In any case, Mona has given me a stack of already well-thumbed papers, from maps of the city and guides to the university, to festival programs, class listings, and books by colleagues in the Department of Applied Sciences of Education, that are helping me find my way. Even better, she has showed me the showers and sauna, the place in the old building people go to share tea and coffee, even the public pool with free water exercise classes. It's that humans-together stuff that makes strangeness easier to bear, and not so alone.

Sunday, August 9, 2009

Thinking About School

I’ve only been in Helsinki a week, Sunday to Sunday, but I’ve seen a lot of schools during my bike rides—all closed for summer vacation, no year-round schools for the Finns! In fact, children don't start school (basic education) until they are seven years old, though they may attend pre-school before that.

Helsinki is in the midst of a baby boom, according to Statistics Finland (I love this place, the oldest governmental agency in Finland, and the source of all things factual about the country, in English and Finnish). It does seem as if every third woman is pregnant and there’s a lot of stroller pushing going on.

New parents get to stay home with pay for at least 105 days, and receive a “child benefit” allowance until each child is seventeen, as well as a “maternity” grant of either a box of baby goods or a cash grant.

This all indicates something of the support that parents and children can expect. It’s a context that makes a baby boom reasonable.
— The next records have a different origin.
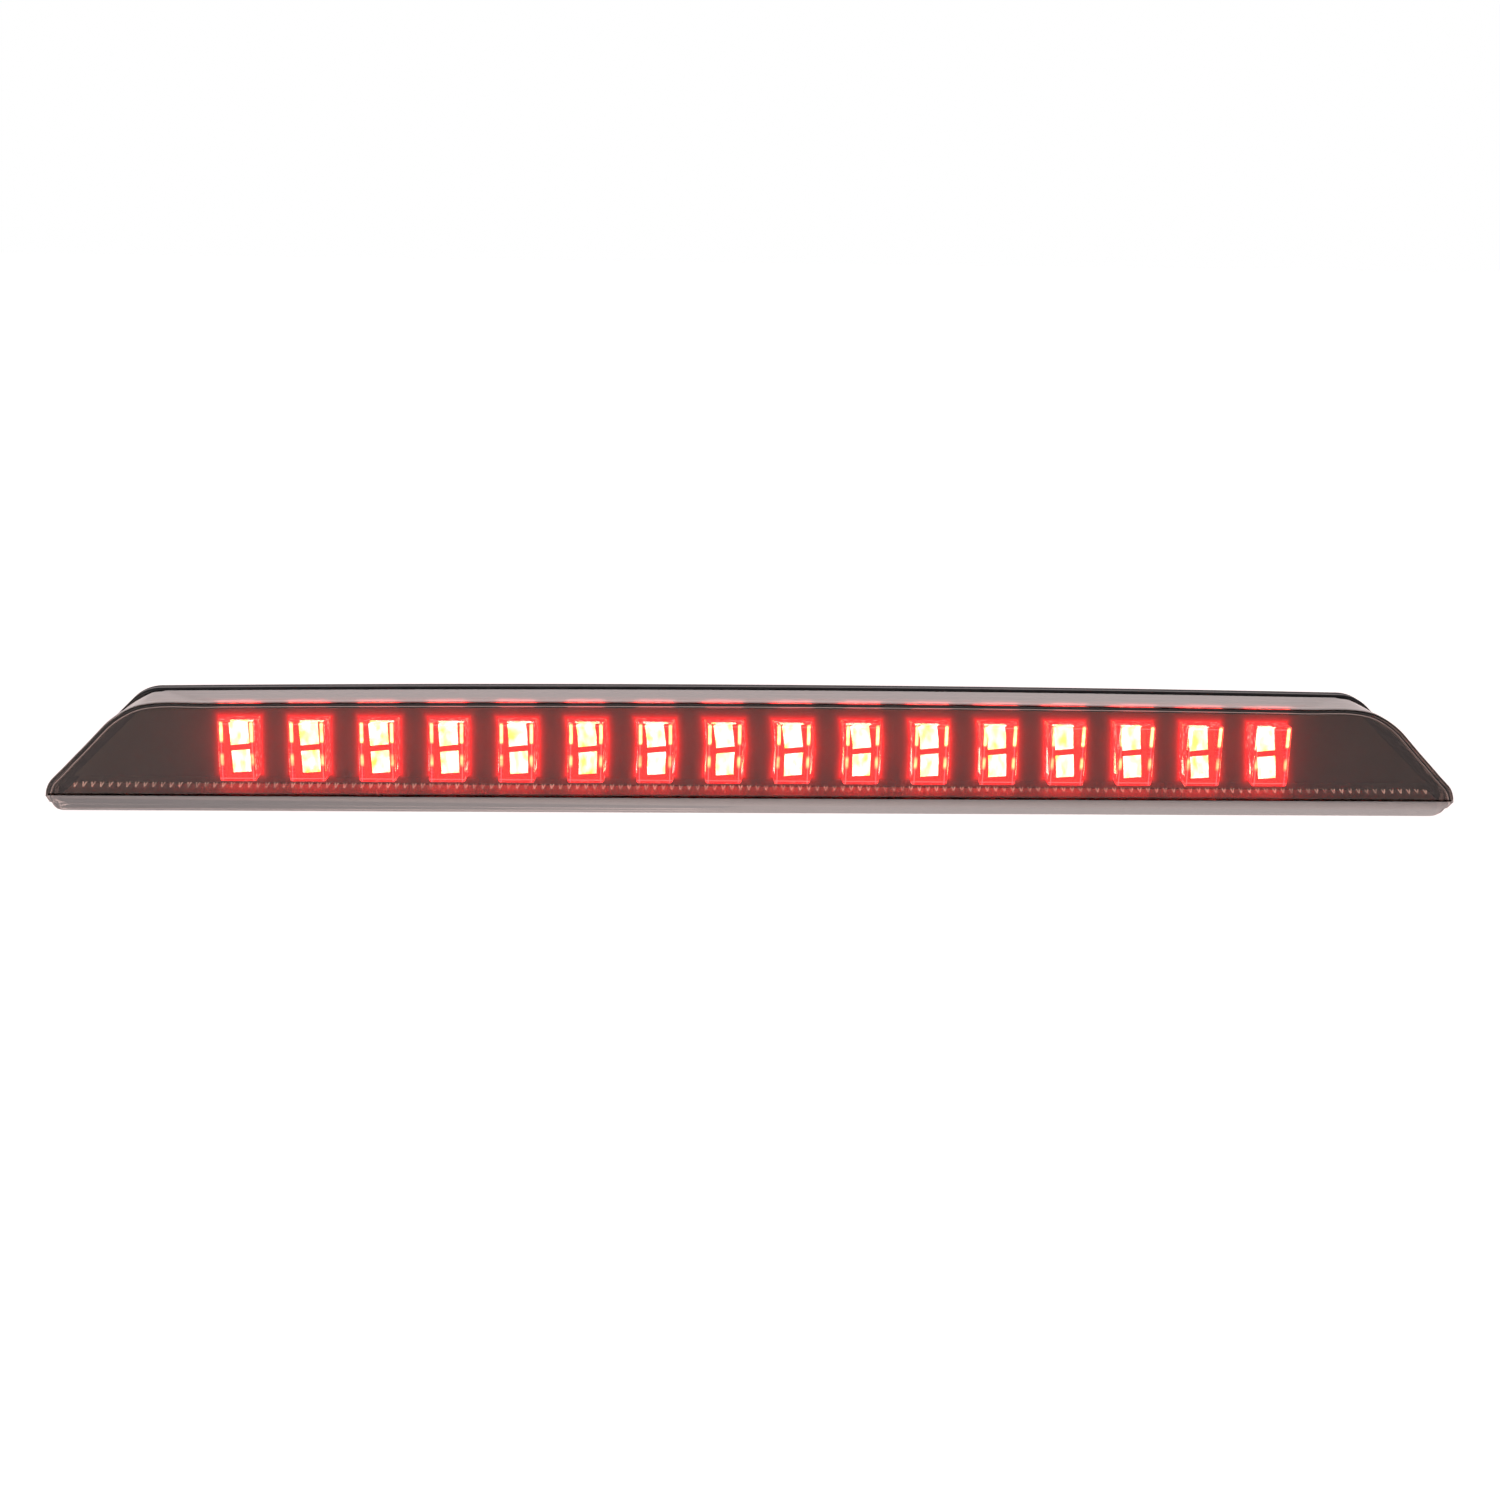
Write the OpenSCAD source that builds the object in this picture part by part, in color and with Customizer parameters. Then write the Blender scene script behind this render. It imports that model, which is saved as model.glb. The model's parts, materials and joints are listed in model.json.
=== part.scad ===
// High-mount third brake light: smoked lens, black tray, sixteen lit cells.
// X runs along the lamp, the lit face looks towards -Y and +Z is up.
// The origin is midway between the two mounting studs, on the gasket's rear face.

/* [Lamp body] */
// Length from tip to tip
lamp_len = 410; // [400:1:500]
// Height of the front face above its lower edge, at the middle
face_h = 29.6; // [28:0.1:38]
// How far the top of the face leans forward of its lower edge
face_lean = 11; // [8:0.5:13]
// Depth of the bottom wall, from the face's lower edge to the lens's rear edge
wall_depth = 14.7; // [14:0.1:20]
// Drop of the bottom wall towards the rear
keel_drop = 7; // [5:0.1:9]
// Angle of the slanted ends
end_angle = 45; // [42:1:48]
// Radius of the two tips
tip_r = 7; // [6:0.5:9]
// Radius at each upper corner of the face
brow_r = 25; // [20:1:30]
// Long radius that carries each upper corner into the top edge
sweep_r = 90; // [70:1:110]
// Radius of the long crown of the top edge
crown_r = 12000; // [9000:500:30000]
// Radius of the upper corners of the lens skirt
skirt_r = 12; // [10:0.5:14]
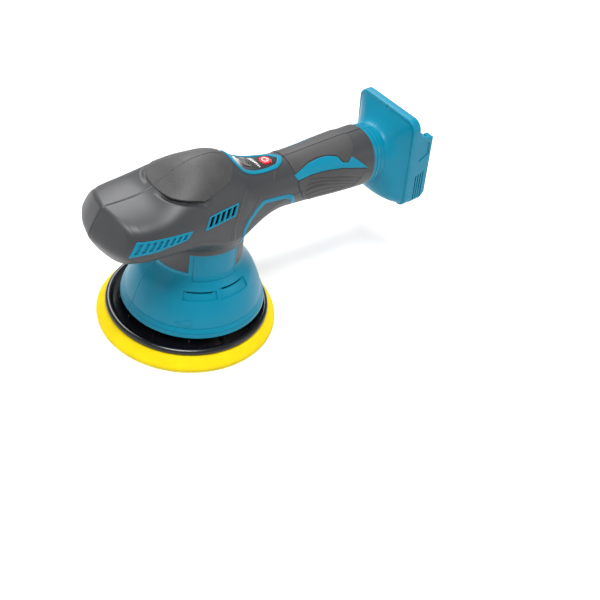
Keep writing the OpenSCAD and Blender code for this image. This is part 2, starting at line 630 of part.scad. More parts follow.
// The palm pad's outline drawn smaller about its middle
module palm_outline(s) {
  polygon([for (p = palm_plan) [-15 + (p[0] + 15) * s, p[1] * s], [-15, -1]]);
}
module palm_pad_left() { left() palm_pad(); }
module palm_pad_right() { palm_pad(); }
module nose_grille() {
  color(teal) difference() {
    grille_skin(-0.5);
    intersection() { skin(-84, -28, 9, -2, 0.5, 3, 10); grille_slots(); }
  }
}
module nose_grille_left() { left() nose_grille(); }
module nose_grille_right() {
  difference() { nose_grille(); rod_y(-67, 108, 3.6, head_y, 60); }
}
module side_vent() { color(teal) difference() { vent_skin(-0.5); vent_slots(); } }
module side_vent_left() { left() side_vent(); }
module side_vent_right() { side_vent(); }
module trim_stripe_left() { color(teal) left() stripe_skin(-0.5); }
module trim_stripe_right() { color(teal) stripe_skin(-0.5); }
module grip() {
  color(black) difference() {
    grip_skin(-grip_proud, grip_side);
    side_prism(inlay_side);
    intersection() {
      skin(71, 151, 10, -2, 0.3);
      for (g = [[[89.5, 119.4], [109.4, 117], [142, 110.6]], [[84.7, 110.5], [105, 112], [139.2, 104.3]],
          [[89.8, 103.2], [113.4, 103], [132.6, 101.5]]])
        side_prism([g[0], g[1] + [0, 0.5], g[2], g[1] - [0, 0.6]]);
    }
  }
}
module handle_grip_left() { left() grip(); }
module handle_grip_right() {
  difference() {
    grip();
    for (p = body_screws_at) rod_y(p[0], p[1], 3.6, head_y, 60);
  }
}
module handle_inlay_left() { color(teal) left() grip_skin(-0.4, inlay_side); }
module handle_inlay_right() { color(teal) grip_skin(-0.4, inlay_side); }

// ---------- Control panel ----------
module window_block(z0, z1, d) {
  on_window() translate([-window_size[0]/2 - d, -window_size[1]/2 - d, z0])
    cube([window_size[0] + 2*d, window_size[1] + 2*d, z1 - z0]);
}
module panel_bezel() {
  color(teal) both() difference() {
    panel_skin(-0.9, bezel_plan);
    plan_prism(fascia_plan);
  }
}
module level_bars() {
  for (i = [0:7]) translate([44.6 + 0.4 * (7 - i), -7.2 + 1.9*i, 100]) cube([1.4 + 0.4*i, 0.9, 60]);
}
module panel_fascia() {
  color(black) difference() {
    both() panel_skin(-0.4, fascia_plan);
    window_block(-6, 6, 0);
    translate([button_x, 0, 110]) cylinder(r = button_r + 0.4, h = 40, $fn = 48);
    translate([button_x, 0, 0]) ring(button_r + 1.2, button_r + 1.6, button_z + 0.1, button_z + 4);
    level_marks();
  }
}
module level_marks() {
  color([0.92, 0.93, 0.95]) intersection() {
    both() skin(43, 51, 3, -0.5, 0.1, 0, 4);
    level_bars();
  }
}
module display_window() { color([0.12, 0.10, 0.11, 0.6]) window_block(-1.4, -0.1, 0); }
digit_z = -2;
module digit_bar(x, y, along_x) {
  on_window() translate([x, y, digit_z + 0.15])
    cube([along_x ? 2.2 : 0.7, along_x ? 0.7 : 2.2, 0.3], center = true);
}
// A level symbol of three bars, then one digit, both read from the rear of the tool
module display_digits() {
  color([0.95, 0.12, 0.08]) {
    for (x = [-3, 0, 3], y = [-3, 3]) digit_bar(x, y, false);
    digit_bar(-1.5, 4.5, true);
    digit_bar(1.5, 1.5, true);
  }
}
board_z = 121.6;
board_t = 1.6;
module display_module() {
  color(black) {
    window_block(-7, digit_z, -0.2);
    for (x = [-2.6, 2.6], y = [-5:2.5:5]) translate([window_x + x, y, board_z + board_t])
      cylinder(r = 0.4, h = window_z - 6.6 - board_z - board_t - x * 0.42, $fn = 16);
  }
}
module control_board() {
  color([0.05, 0.35, 0.18]) translate([34.5, -13, board_z]) cube([36, 26, board_t]);
}
switch_top = button_z - 5.6;
module tact_switch() {
  color(black) {
    translate([button_x - 3, -3, board_z + board_t]) cube([6, 6, switch_top - 1 - board_z - board_t]);
    translate([button_x, 0, switch_top - 1]) cylinder(r = 1.7, h = 1, $fn = 32);
  }
}
button_top = button_z + 1;
module power_button() {
  color([0.80, 0.06, 0.05]) translate([button_x, 0, 0]) difference() {
    union() {
      translate([0, 0, button_z - 4.7]) cylinder(r = button_r, h = 5.2, $fn = 64);
      translate([0, 0, button_z + 0.5]) rotate_extrude($fn = 64)
        polygon([[0, 0], [button_r, 0], [button_r - 0.5, 0.5], [0, 0.5]]);
      translate([0, 0, button_z - 4.7]) cylinder(r = button_r + 1.2, h = 0.7, $fn = 64);
    }
    icon(button_top - 0.2, 3);
  }
}
// The round power symbol, an open ring and a bar
module icon(z0, h) {
  translate([0, 0, z0]) {
    difference() {
      ring(2.2, 2.8, 0, h);
      translate([0.6, -1, -1]) cube([4, 2, h + 2]);
    }
    translate([0.9, -0.35, 0]) cube([2.3, 0.7, h]);
  }
}
module power_icon() {
  color([0.95, 0.95, 0.95]) translate([button_x, 0, 0]) icon(button_top - 0.2, 0.2);
}

// ---------- Drive electronics and leads ----------
driver_z = 97.6;
driver_top = driver_z + 1.6;
module driver_board() {
  color([0.05, 0.35, 0.18]) {
    translate([62, -12, driver_z]) cube([78, 24, 1.6]);
    for (x = [66:8:82], y = [-8, 2]) translate([x, y, driver_top]) cube([5, 6, 2]);
  }
}
module filter_capacitors() {
  color([0.16, 0.18, 0.30]) for (y = [-5.6, 5.6]) translate([106, y, driver_top + 5.1])
    rotate([0, 90, 0]) cylinder(r = 5.1, h = 25, $fn = 48);
}
lead_z = core_top + 6.25;
module phase_leads() {
  color([0.85, 0.65, 0.10]) {
    both() wire([[22, 3.5, lead_z], [22, 9.5, lead_z], [22, 9.5, 125], [33, 16.5, 125],
      [62, 17, 112], [63, 9.2, driver_top + 1.25]], 1.2);
    wire([[12.8, 17.2, lead_z], [19, 13, lead_z], [19, 13, 128.5], [32, 18.2, 128],
      [62, 18.6, 116], [90, 10, driver_top + 1.25]], 1.2);
  }
}
module battery_leads() {
  color([0.70, 0.10, 0.08]) both() wire([[137, 5, driver_top + 1.65], [151, 5, 102.4],
    [162, 5, 110], [176, 5, 116], [186.4, 5, 122]], 1.6);
}

// ---------- Battery foot ----------
collar_x = 169;                // rear end of the collar
plate_u = 201.6;               // front of the foot's plate, across its lean
rail_u = 226;                  // rear faces of the rails
module on_foot() { rotate([0, -foot_lean, 0]) children(); }
module handle_slab(x0, x1, inset) {
  translate([x0, 0, 0]) rotate([90, 0, 90]) linear_extrude(x1 - x0)
    polygon([for (p = section(157, inset)) [p[1], p[2]]]);
}
// Half of the plate's outline, rounded at its corners, from u0 to u1
module foot_slab(u0, u1, v0, v1, w, r) {
  translate([u0, 0, 0]) rotate([90, 0, 90]) linear_extrude(u1 - u0) {
    translate([0, v0]) square([w - r, v1 - v0]);
    translate([0, v0 + r]) square([w, v1 - v0 - 2*r]);
    for (v = [v0 + r, v1 - r]) translate([w - r, v]) circle(r, $fn = 48);
  }
}
module foot_box(u, y, v) {
  translate([u[0], y[0], v[0]]) cube([u[1] - u[0], y[1] - y[0], v[1] - v[0]]);
}
foot_y = foot_w / 2;
foot_screws_at = [[198.5, 113], [199.5, 58]];
terminal_v = [84, 104];
module foot_half() {
  difference() {
    union() {
      difference() {
        union() {
          handle_slab(150, tail_x, body_wall + 1);
          handle_slab(tail_x, collar_x, 1);
          hull() {
            handle_slab(collar_x - 1, collar_x, 1);
            on_foot() {
              foot_slab(plate_u - 0.6, plate_u + 0.4, 43, 129, foot_y - 0.6, 9);
              foot_box([185, 188], [0, 8], [44, 50]);
            }
          }
          on_foot() foot_slab(plate_u, 209, 41, 130, foot_y, 9);
        }
        handle_slab(149, collar_x + 0.1, 6);
        hull() {
          handle_slab(collar_x - 1, collar_x, 6);
          on_foot() foot_slab(plate_u + 2, plate_u + 3, 50, 123, foot_y - 5, 8);
        }
        for (x = [160, 164]) difference() {
          handle_slab(x, x + 0.9, 0);
          handle_slab(x - 1, x + 2, 1.7);
        }
      }
      on_foot() {
        foot_box([208, rail_u], [foot_y - 4.5, foot_y], [45, 109.5]);
        foot_box([rail_u - 4, rail_u], [foot_y - 8.5, foot_y], [45, 109.5]);
        foot_box([208, rail_u - 5], [0, foot_y - 1], [terminal_v[1], 109.5]);
        for (p = foot_screws_at) rod_y(p[0], p[1], 4.2, 0, foot_y - 8);
      }
    }
    on_foot() {
      foot_box([200, 212], [-1, 12], [terminal_v[0], terminal_v[1]]);
      foot_box([205, 212], [-1, 9], [54, 60]);
      side_recess([[208, 108], [223, 103.5], [223, 90.5], [208, 87]], 0.8);
      for (i = [0:3]) let (u = 211.8 + 2.7*i)
        side_recess([[u, 47], [u + 1.4, 47], [u + 1.4, 72.6 + 0.5*i], [u, 72 + 0.5*i]], 1.2);
      foot_box([plate_u - 9, plate_u + 1], [29, foot_y + 1], [126.4, 131]);
    }
  }
}
module side_recess(points, depth) {
  translate([0, foot_y - depth, 0]) side_prism(points, 10);
}
module foot_left() {
  color(teal) left() difference() {
    foot_half();
    on_foot() for (p = foot_screws_at) rod_y(p[0], p[1], 1.5, -1, head_y + 1);
  }
}
module foot_right() {
  color(teal) difference() {
    foot_half();
    on_foot() for (p = foot_screws_at) {
      rod_y(p[0], p[1], 2, -1, 60);
      rod_y(p[0], p[1], 3.6, head_y, 60);
    }
  }
}
module foot_screws() {
  color(steel) on_foot() for (p = foot_screws_at) side_screw(p[0], p[1], head_y, head_y * 2);
}
blade_y = [-9, -3, 3, 9];
module terminal_block() {
  color(black) on_foot() difference() {
    union() {
      foot_box([203, 212], [-12, 12], terminal_v);
      foot_box([209.2, 218], [-14, 14], [terminal_v[0], terminal_v[1] - 0.2]);
    }
    blades();
  }
}
module blades() {
  for (y = blade_y) foot_box([211, 217], [y - 0.4, y + 0.4], [66, 93]);
}
module terminal_blades() { color(brass) on_foot() blades(); }

hook_face();
foam_pad();
backing_plate();
pad_stud();
pad_washer();
pad_spindle();
eccentric_hub();
counterweight();
pad_bearing_lower();
pad_bearing_upper();
retaining_ring();
motor_shaft();
fan();
rotor_core();
rotor_magnets();
stator_core();
stator_windings();
motor_can();
motor_end_cap();
upper_bearing();
lower_bearing();
bearing_plate();
bearing_plate_screws();
bell_left();
bell_right();
bell_screws();
body_left();
body_right();
body_screws();
palm_pad_left();
palm_pad_right();
nose_grille_left();
nose_grille_right();
side_vent_left();
side_vent_right();
trim_stripe_left();
trim_stripe_right();
panel_bezel();
panel_fascia();
display_window();
display_module();
display_digits();
level_marks();
control_board();
tact_switch();
power_button();
power_icon();
driver_board();
filter_capacitors();
phase_leads();
battery_leads();
handle_grip_left();
handle_grip_right();
handle_inlay_left();
handle_inlay_right();
foot_left();
foot_right();
foot_screws();
terminal_block();
terminal_blades();
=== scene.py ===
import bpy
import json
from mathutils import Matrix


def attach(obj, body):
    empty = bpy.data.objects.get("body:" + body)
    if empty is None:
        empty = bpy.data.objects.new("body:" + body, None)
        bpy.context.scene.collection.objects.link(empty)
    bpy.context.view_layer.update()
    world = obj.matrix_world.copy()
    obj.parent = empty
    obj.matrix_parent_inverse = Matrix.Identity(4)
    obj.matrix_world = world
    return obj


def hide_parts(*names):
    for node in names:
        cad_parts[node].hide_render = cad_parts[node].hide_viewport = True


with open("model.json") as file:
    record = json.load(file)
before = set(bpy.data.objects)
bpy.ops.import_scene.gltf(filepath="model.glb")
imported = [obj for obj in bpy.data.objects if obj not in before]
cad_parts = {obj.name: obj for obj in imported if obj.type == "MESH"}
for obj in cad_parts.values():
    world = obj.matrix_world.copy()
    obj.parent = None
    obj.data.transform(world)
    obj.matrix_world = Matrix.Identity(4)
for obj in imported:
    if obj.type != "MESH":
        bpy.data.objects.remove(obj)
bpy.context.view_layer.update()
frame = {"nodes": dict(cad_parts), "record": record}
import json
import math

import bpy
import numpy as np
from mathutils import Matrix, Vector
from mathutils.bvhtree import BVHTree
from mathutils.geometry import delaunay_2d_cdt

MM = 0.001

# ---------------------------------------------------------------- materials
MATERIALS = {}
BROAD_SCALE = 60.0               # scale of the broad noise, the same in every material
ROUGH_SPREAD = 0.05              # how far roughness varies either way


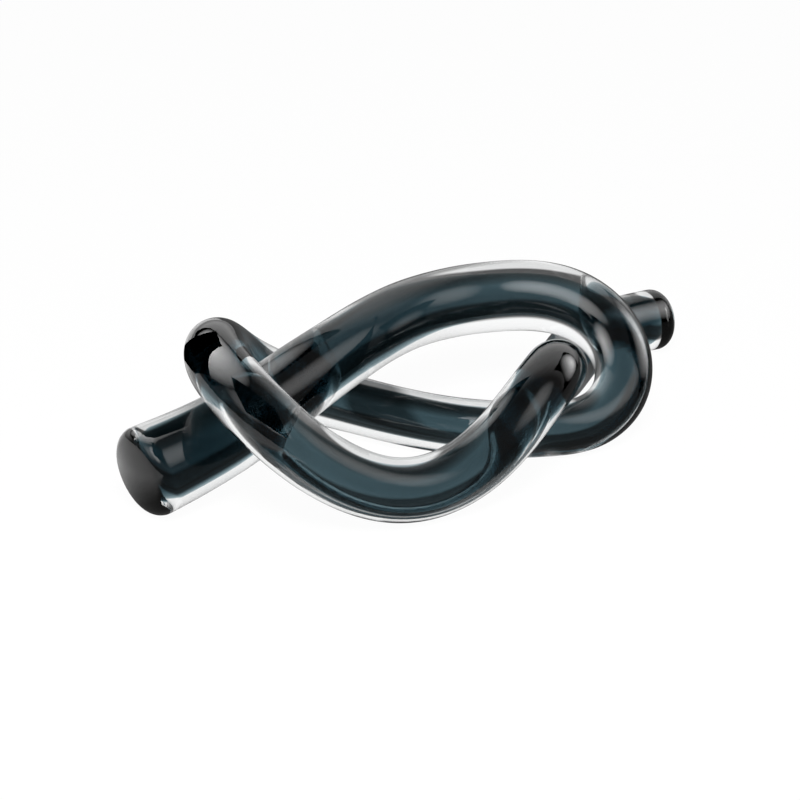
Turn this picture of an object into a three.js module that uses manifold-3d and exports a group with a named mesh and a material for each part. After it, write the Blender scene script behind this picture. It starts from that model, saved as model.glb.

And this leads me back to the schools. There are a lot of these, too, often very close to each other—schools for the very young, like day-care centers, are near the schools for the slightly older, and so on. So, a few observations—the buildings are beautiful and well-cared for; they have big play yards; and they all have well-tended green areas. In addition, many are sited within green areas—in Viiki, for instance, schools are near birch forests and hiking trails: take a look at the view of one here. The schools bring the term, kindergarten, to life!

Seeing these schools makes me happy—all children should be near other growing things and surrounded by beauty. And it also makes me want to weep—Chicago’s schools are more likely to be surrounded by seas of asphalt and broken glass than gardens. I’m not sure when it happened in Chicago, that so many playground were turned into parking lots, but I’d like to know the history and see the policy (there must be one) reversed.